現在、香川県から補助金も出していただいて、校正方法の検討を進めています。重心位置の測定は、まだ世界的にも珍しいですから、重心位置を計測する計測器の校正方法を世界の標準にしていく必要がある、つまり国際標準化をめざしたいと考えています。
 三次元重心測定機能付きトラックスケールを普及させるためには、検査・校正に関する標準はどうしても必要になります。これを国際標準化することにより、日本の計測に関する地位も向上します。日本で世界初で生まれた計測機器ですから、これを世界標準にしていくことが重要です。
 よい計測器をつくるというだけではダメで、誰がその計測機器をチェックしても正しい計測値を示すことを標準化によって担保していかないと、単なる価格競争に陥ってしまいます。単なる価格競争になれば粗悪な計測機器が市場に出回ることになりますから、結局は、正確な計測機器を使えなくなってしまうユーザーが困るわけです。
 このようにジャパン・スタンダードをつくっていかないと、単なるよいものづくりだけでは勝てない時代になっていると思います。

さまざまな粉体の事前テストが可能に(1)

−−他にも意欲的な取り組みをされていますね。

粉体のテスト工場を建設

粉体のテスト工場を本社内に建設しています。
 粉体計量をするときに、これまでテストが十分にできないというのが悩みでした。
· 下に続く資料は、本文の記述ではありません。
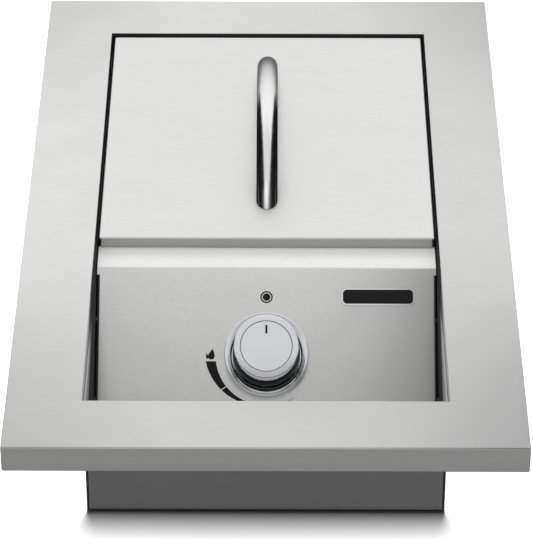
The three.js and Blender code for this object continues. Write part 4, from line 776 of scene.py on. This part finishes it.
trim = add_sheet("trim_shell", trim_low, trim_high)
bpy.ops.mesh.inset(thickness=TRIM_BORDER, use_even_offset=True)
bpy.ops.mesh.delete(type="FACE")
pick("EDGE", on_outline)
extrude((0, 0, trim_low.z - trim_high.z))
extrude()
lip_shares = ((trim_high.x - TRIM_LIP) / trim_high.x, (trim_high.y - TRIM_LIP) / trim_high.y, 1)
bpy.ops.transform.resize(value=lip_shares, center_override=(0, 0, 0))
pick("EDGE", on_opening)
extrude((0, 0, -TRIM_FLANGE))
for folds in (on_top_fold, on_lip_fold, rises):
    weigh(TRIM_BEND, TRIM_BEND, folds)
fold(trim, TRIM_SHEET, TRIM_BEND)
dress(settle(trim), "root", "satin_steel", trim_steel, "trim_frame")

# %% [markdown]
# ## The lid
#
# The lid is a shallow folded tray of the same steel. It is made in the same way: a plane whose outline is
# extruded down, rounded and thickened inwards. Its skirt stands close over the dark gap, so round the bend
# its steel is painted a darker grey: painted shade.

# %% Fold the lid
LID_SHEET = 1.2 * MM
LID_BEND = 1.7 * MM
LID_CORNER = 2.4 * MM
LID_SKIRT_UNSHADED_SHARE = 0.22
SKIRT_SHADE_GREY = (0.3, 0.3, 0.3)

lid_low, lid_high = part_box("lid_panel")
lid = add_sheet("lid_shell", lid_low, lid_high)
extrude((0, 0, lid_low.z - lid_high.z))
pick("FACE", lambda middle, face: at_height(middle, lid_low.z))
bpy.ops.mesh.delete(type="FACE")
weigh(LID_BEND, LID_CORNER, lambda middle, edge: at_height(middle, lid_high.z))
weigh(LID_CORNER, LID_CORNER, rises)
fold(lid, LID_SHEET, LID_CORNER)
lid_steel, tree, shader = brushed_steel("lid_steel", **SATIN_LOOK)
height = axes_of(tree, "Object")["Z"]
# Painted shade: the skirt's colour falls to a darker grey round the bend.
skirt_unshaded = ranged(tree, height, lid_high.z - LID_BEND, lid_high.z, LID_SKIRT_UNSHADED_SHARE, 1.0)
recolour(tree, shader, skirt_unshaded, SKIRT_SHADE_GREY)
dress(settle(lid), "lid", "satin_steel", lid_steel, "lid_panel")

# %% [markdown]
# ## The control panel
#
# The panel is bent from one sheet: lip, floor, slope, ledge and rear flange, with its sides folded back.
# Its solid has all the holes in the right places but sharp bends. So its mesh is copied, the triangles are
# merged into flat faces again, and the ledge's bends are bevelled. That is quicker and truer than drawing
# every hole anew.

# %% Bend the panel
PANEL_BEND = 2.2 * MM
PANEL_BEND_STEPS = 6
FLAT_ANGLE = math.radians(0.5)
SLIGHT = math.radians(5)


def copy_of(node, name):
    """A new object with a merged copy of a solid's mesh, in edit mode with all of it selected."""
    deselect_all()
    piece = bpy.data.objects.new(name, NODES[node].data.copy())
    bpy.context.scene.collection.objects.link(piece)
    piece.select_set(True)
    bpy.context.view_layer.objects.active = piece
    edit_all()
    bpy.ops.mesh.remove_doubles(threshold=CLOSE / 10)
    return piece


def on_ledge_bend(middle, edge):
    """Whether an edge is a bend along the ledge, away from the panel's sides and its rear flange."""
    if not at_height(middle, panel_high.z) or edge.calc_face_angle(0) < SLIGHT:
        return False
    level_run = abs(edge.verts[0].co.y - edge.verts[1].co.y) < CLOSE
    return level_run and abs(middle.x) < panel_high.x / 2 and abs(middle.y - panel_high.y) > PANEL_BEND


panel = copy_of("control_panel", "panel_sheet")
bpy.ops.mesh.dissolve_limited(angle_limit=FLAT_ANGLE)
print("ledge bends", pick("EDGE", on_ledge_bend))
bpy.ops.mesh.bevel(offset=PANEL_BEND, segments=PANEL_BEND_STEPS)
dress(settle(panel), "root", "satin_steel", panel_steel, "control_panel")

# %% [markdown]
# ## The bow handle
#
# The handle is a round rod bent to one arc, with both ends cut flat to sit on the lid. A circle spun about
# the arc's centre gives the rod, and a bisect along the lid's face cuts both ends at once. A curve with a
# round bevel would do as well, but its ends would still have to be cut. The flanks are nearly black in
# front and clear up towards the back: a painted reflection, darkened into their steel by place.

# %% Bend the handle
HANDLE_DIAMETER = 15.9 * MM
HANDLE_CHORD = 187 * MM
HANDLE_RISE = 35.44 * MM
HANDLE_SEAT = 0.3 * MM
ROD_SIDES = 64
BOW_STEPS = 120

bow_radius = ((HANDLE_CHORD / 2) ** 2 + HANDLE_RISE ** 2) / (2 * HANDLE_RISE)
bow_centre = Vector((0, (lid_low.y + lid_high.y) / 2, lid_high.z + HANDLE_RISE - bow_radius))
bow_reach = math.asin(HANDLE_CHORD / 2 / bow_radius) + HANDLE_DIAMETER / bow_radius
bow_start = bow_centre + Vector((0, -math.sin(bow_reach), math.cos(bow_reach))) * bow_radius
deselect_all()
bpy.ops.mesh.primitive_circle_add(vertices=ROD_SIDES, radius=HANDLE_DIAMETER / 2, location=bow_start,
                                  rotation=(math.pi / 2 + bow_reach, 0, 0))
bow = added("bow_handle")
apply_place()
edit_all()
bpy.ops.mesh.spin(steps=BOW_STEPS, angle=2 * bow_reach, center=bow_centre, axis=(1, 0, 0))
bpy.ops.mesh.select_all(action="SELECT")
bpy.ops.mesh.bisect(plane_co=(0, 0, lid_high.z + HANDLE_SEAT), plane_no=(0, 0, 1), clear_inner=True,
                    use_fill=True)
bpy.ops.mesh.select_all(action="SELECT")
bpy.ops.mesh.normals_make_consistent(inside=False)
print("bow radius", round(bow_radius / MM, 1), "mm")

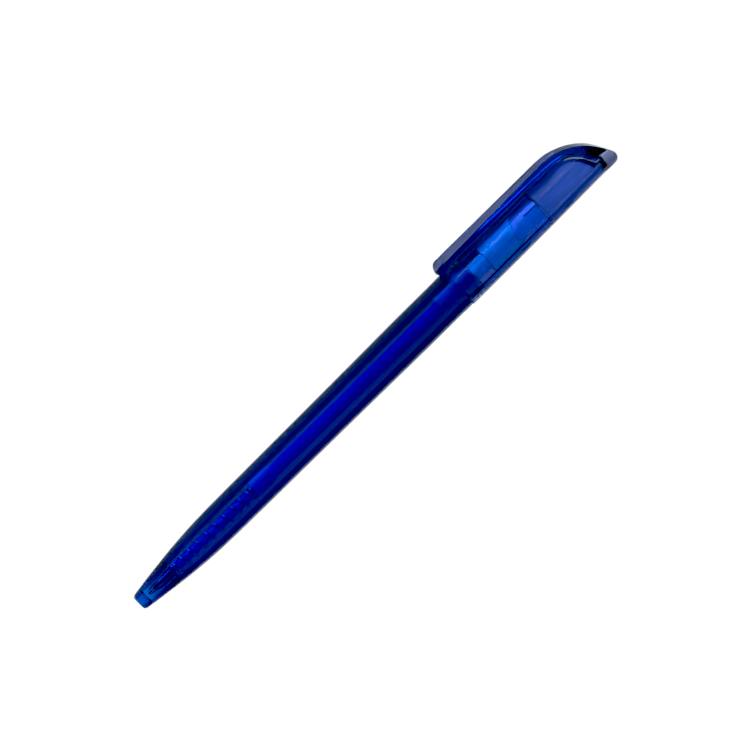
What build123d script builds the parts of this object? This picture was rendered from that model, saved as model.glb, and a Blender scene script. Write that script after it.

わたしどもが製造している粉体を計量する機器は非常に大型で、扱う粉体の量も多いので、簡単にテストができなかったのです。

事前テストで使用環境に適応した製品を

これではお客様に迷惑をかけることもあるということで、本社内にテスト工場を増設しました。これにより、この工場で事前にテストした機器をお客様に納入できるようになります。
 テスト工場は、現在テストランをしており、本年度前半には完成させたいと思っています。
 たとえば、当社にはHAP500という高速自動包装システムがあります。1時間あたり約500体の充填能力がありますが、このような高スピードになると、オープンタイプですので粉が舞うということが起こります。そうすると現場環境が悪化してしまいます。
 そこで、縦スクリューを使ったボトム充填式の、舞粉が非常に少ない機器を開発し、昨年、1号機を納入しています。このような高能力機器を引き続き開発していきたいと考えています。
 当社で粉体を扱う機器を事前テストできることで、お客様の動作環境や使用粉体の特性に合った機器を開発・製造することができ、納入後のトラブルを格段に減らすことができます。